#### EXERCISE AIM:
Return each entry exactly, omitting nothing.

#### RECORD SET:

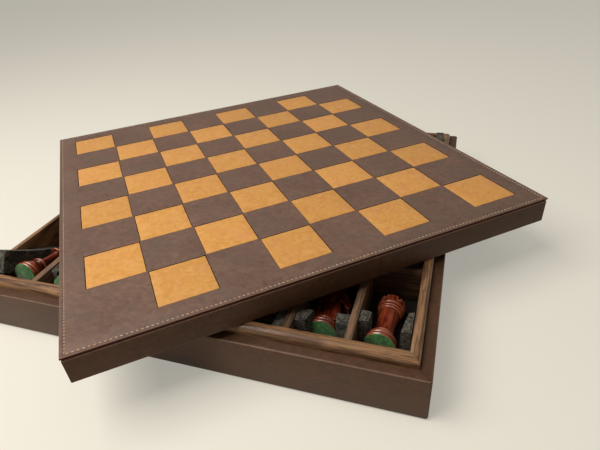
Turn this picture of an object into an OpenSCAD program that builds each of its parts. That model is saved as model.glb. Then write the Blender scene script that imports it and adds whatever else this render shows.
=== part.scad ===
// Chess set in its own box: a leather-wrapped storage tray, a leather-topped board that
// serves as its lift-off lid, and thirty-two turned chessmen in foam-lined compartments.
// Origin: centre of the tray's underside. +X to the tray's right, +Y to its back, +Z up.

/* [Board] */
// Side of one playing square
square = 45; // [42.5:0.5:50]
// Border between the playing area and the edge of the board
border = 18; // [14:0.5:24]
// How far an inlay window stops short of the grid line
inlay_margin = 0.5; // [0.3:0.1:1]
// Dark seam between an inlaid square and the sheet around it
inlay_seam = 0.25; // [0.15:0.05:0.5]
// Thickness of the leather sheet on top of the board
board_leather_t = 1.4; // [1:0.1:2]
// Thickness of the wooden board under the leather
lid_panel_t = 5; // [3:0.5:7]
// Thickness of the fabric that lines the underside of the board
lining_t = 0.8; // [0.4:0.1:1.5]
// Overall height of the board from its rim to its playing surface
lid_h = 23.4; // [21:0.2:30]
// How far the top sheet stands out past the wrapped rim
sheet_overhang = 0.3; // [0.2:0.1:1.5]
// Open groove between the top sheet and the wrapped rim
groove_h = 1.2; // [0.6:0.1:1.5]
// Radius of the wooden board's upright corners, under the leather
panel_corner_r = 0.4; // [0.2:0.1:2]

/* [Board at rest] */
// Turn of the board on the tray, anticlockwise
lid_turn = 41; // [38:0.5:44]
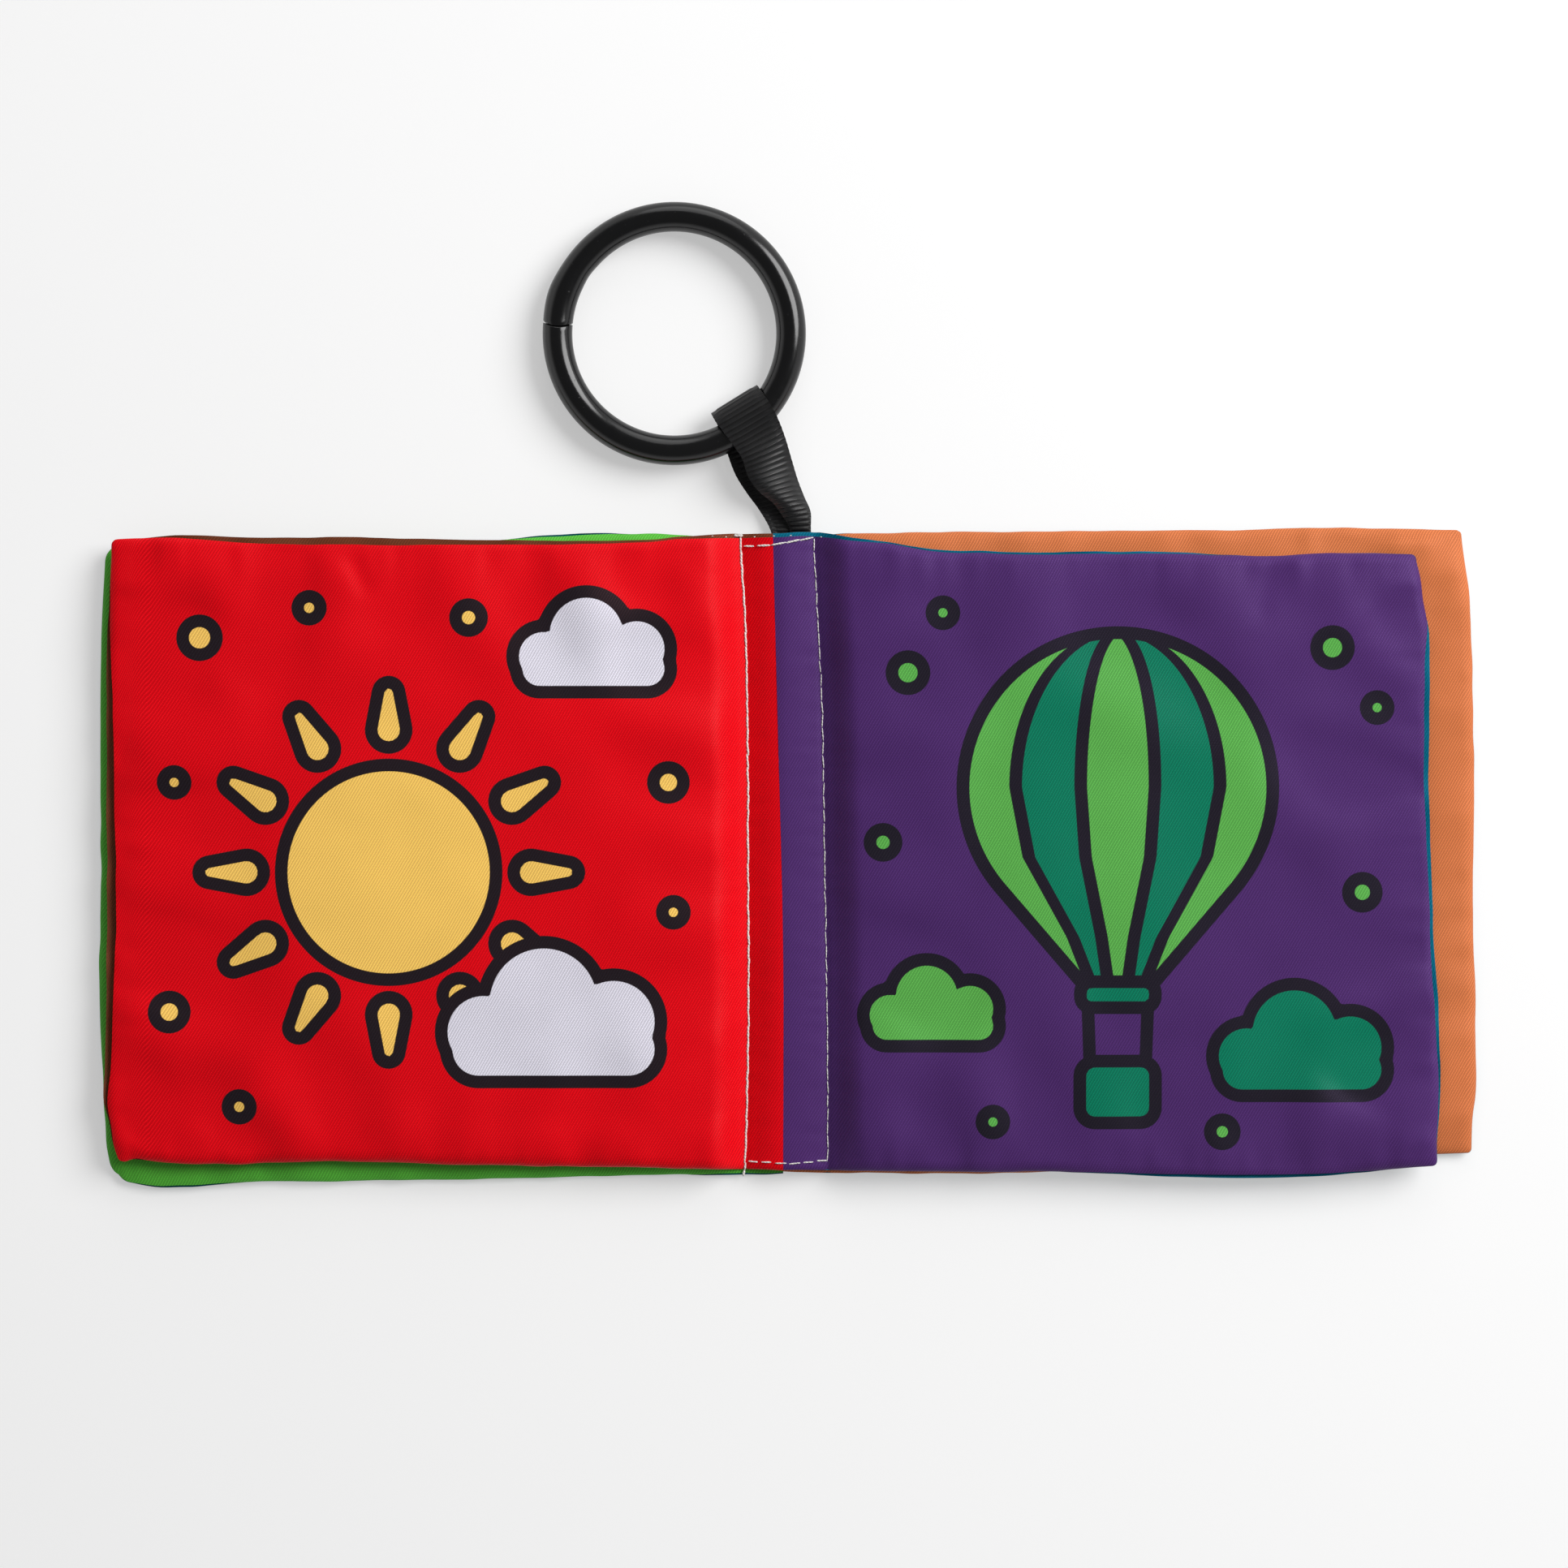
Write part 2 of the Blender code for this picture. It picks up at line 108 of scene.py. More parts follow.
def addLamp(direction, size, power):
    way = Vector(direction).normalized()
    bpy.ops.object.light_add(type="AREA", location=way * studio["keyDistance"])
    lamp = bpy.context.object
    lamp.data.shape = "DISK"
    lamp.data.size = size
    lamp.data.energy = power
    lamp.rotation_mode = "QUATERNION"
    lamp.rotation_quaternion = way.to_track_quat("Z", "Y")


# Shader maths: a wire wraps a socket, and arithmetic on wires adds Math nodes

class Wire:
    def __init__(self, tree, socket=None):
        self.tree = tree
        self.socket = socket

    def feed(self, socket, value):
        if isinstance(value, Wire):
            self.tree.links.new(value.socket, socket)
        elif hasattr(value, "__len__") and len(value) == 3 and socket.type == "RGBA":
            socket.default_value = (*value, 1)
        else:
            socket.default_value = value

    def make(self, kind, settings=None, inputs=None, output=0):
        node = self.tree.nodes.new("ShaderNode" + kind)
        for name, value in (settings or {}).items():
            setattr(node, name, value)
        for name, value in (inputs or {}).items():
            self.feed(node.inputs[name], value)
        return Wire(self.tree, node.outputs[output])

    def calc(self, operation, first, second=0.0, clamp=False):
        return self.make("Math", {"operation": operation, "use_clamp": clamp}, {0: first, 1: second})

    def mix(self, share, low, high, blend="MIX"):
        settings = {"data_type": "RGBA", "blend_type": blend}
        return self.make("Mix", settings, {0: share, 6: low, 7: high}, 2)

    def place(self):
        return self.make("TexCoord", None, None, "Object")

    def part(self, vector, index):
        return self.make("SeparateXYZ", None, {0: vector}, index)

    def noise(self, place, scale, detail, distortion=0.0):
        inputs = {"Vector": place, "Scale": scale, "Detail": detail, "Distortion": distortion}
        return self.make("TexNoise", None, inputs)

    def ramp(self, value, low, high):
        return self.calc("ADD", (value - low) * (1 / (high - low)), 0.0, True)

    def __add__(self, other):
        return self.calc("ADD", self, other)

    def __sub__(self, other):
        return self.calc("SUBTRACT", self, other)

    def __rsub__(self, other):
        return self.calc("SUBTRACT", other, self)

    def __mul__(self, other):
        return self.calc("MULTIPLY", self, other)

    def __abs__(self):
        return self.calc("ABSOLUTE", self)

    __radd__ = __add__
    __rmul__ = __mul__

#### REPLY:
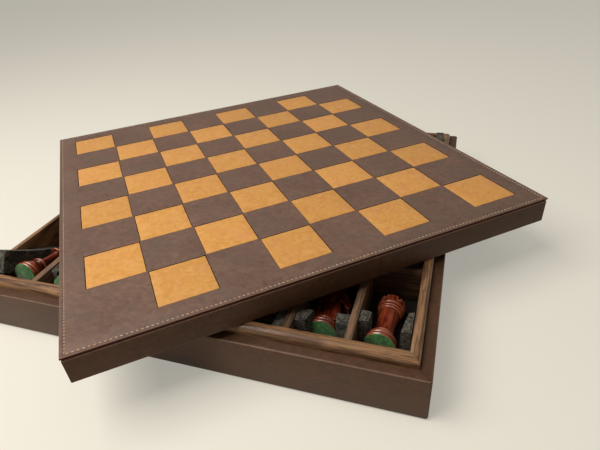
Turn this picture of an object into an OpenSCAD program that builds each of its parts. That model is saved as model.glb. Then write the Blender scene script that imports it and adds whatever else this render shows.
=== part.scad ===
// Chess set in its own box: a leather-wrapped storage tray, a leather-topped board that
// serves as its lift-off lid, and thirty-two turned chessmen in foam-lined compartments.
// Origin: centre of the tray's underside. +X to the tray's right, +Y to its back, +Z up.

/* [Board] */
// Side of one playing square
square = 45; // [42.5:0.5:50]
// Border between the playing area and the edge of the board
border = 18; // [14:0.5:24]
// How far an inlay window stops short of the grid line
inlay_margin = 0.5; // [0.3:0.1:1]
// Dark seam between an inlaid square and the sheet around it
inlay_seam = 0.25; // [0.15:0.05:0.5]
// Thickness of the leather sheet on top of the board
board_leather_t = 1.4; // [1:0.1:2]
// Thickness of the wooden board under the leather
lid_panel_t = 5; // [3:0.5:7]
// Thickness of the fabric that lines the underside of the board
lining_t = 0.8; // [0.4:0.1:1.5]
// Overall height of the board from its rim to its playing surface
lid_h = 23.4; // [21:0.2:30]
// How far the top sheet stands out past the wrapped rim
sheet_overhang = 0.3; // [0.2:0.1:1.5]
// Open groove between the top sheet and the wrapped rim
groove_h = 1.2; // [0.6:0.1:1.5]
// Radius of the wooden board's upright corners, under the leather
panel_corner_r = 0.4; // [0.2:0.1:2]

/* [Board at rest] */
// Turn of the board on the tray, anticlockwise
lid_turn = 41; // [38:0.5:44]
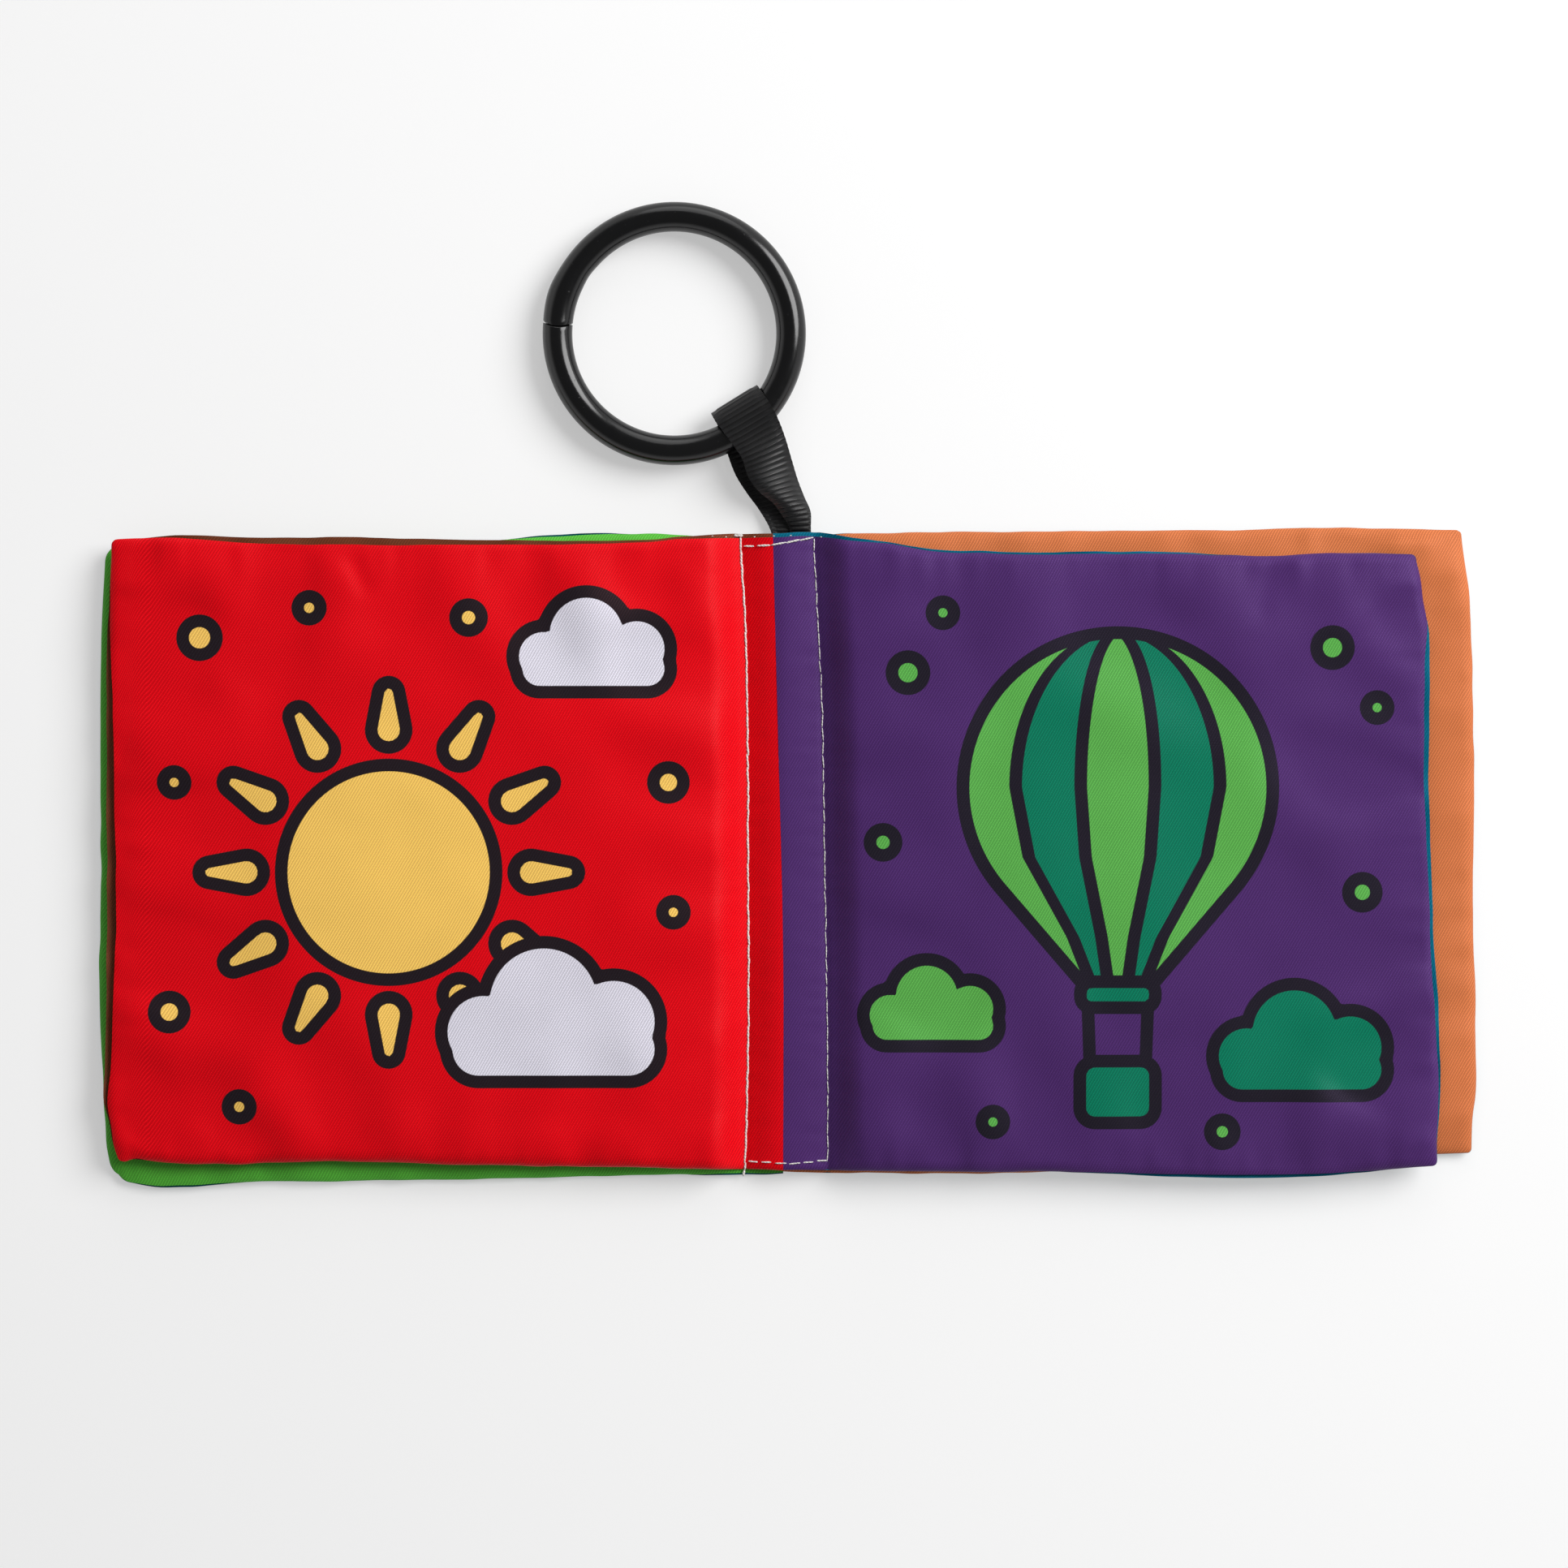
Write part 2 of the Blender code for this picture. It picks up at line 108 of scene.py. More parts follow.
def addLamp(direction, size, power):
    way = Vector(direction).normalized()
    bpy.ops.object.light_add(type="AREA", location=way * studio["keyDistance"])
    lamp = bpy.context.object
    lamp.data.shape = "DISK"
    lamp.data.size = size
    lamp.data.energy = power
    lamp.rotation_mode = "QUATERNION"
    lamp.rotation_quaternion = way.to_track_quat("Z", "Y")


# Shader maths: a wire wraps a socket, and arithmetic on wires adds Math nodes

class Wire:
    def __init__(self, tree, socket=None):
        self.tree = tree
        self.socket = socket

    def feed(self, socket, value):
        if isinstance(value, Wire):
            self.tree.links.new(value.socket, socket)
        elif hasattr(value, "__len__") and len(value) == 3 and socket.type == "RGBA":
            socket.default_value = (*value, 1)
        else:
            socket.default_value = value

    def make(self, kind, settings=None, inputs=None, output=0):
        node = self.tree.nodes.new("ShaderNode" + kind)
        for name, value in (settings or {}).items():
            setattr(node, name, value)
        for name, value in (inputs or {}).items():
            self.feed(node.inputs[name], value)
        return Wire(self.tree, node.outputs[output])

    def calc(self, operation, first, second=0.0, clamp=False):
        return self.make("Math", {"operation": operation, "use_clamp": clamp}, {0: first, 1: second})

    def mix(self, share, low, high, blend="MIX"):
        settings = {"data_type": "RGBA", "blend_type": blend}
        return self.make("Mix", settings, {0: share, 6: low, 7: high}, 2)

    def place(self):
        return self.make("TexCoord", None, None, "Object")

    def part(self, vector, index):
        return self.make("SeparateXYZ", None, {0: vector}, index)

    def noise(self, place, scale, detail, distortion=0.0):
        inputs = {"Vector": place, "Scale": scale, "Detail": detail, "Distortion": distortion}
        return self.make("TexNoise", None, inputs)

    def ramp(self, value, low, high):
        return self.calc("ADD", (value - low) * (1 / (high - low)), 0.0, True)

    def __add__(self, other):
        return self.calc("ADD", self, other)

    def __sub__(self, other):
        return self.calc("SUBTRACT", self, other)

    def __rsub__(self, other):
        return self.calc("SUBTRACT", other, self)

    def __mul__(self, other):
        return self.calc("MULTIPLY", self, other)

    def __abs__(self):
        return self.calc("ABSOLUTE", self)

    __radd__ = __add__
    __rmul__ = __mul__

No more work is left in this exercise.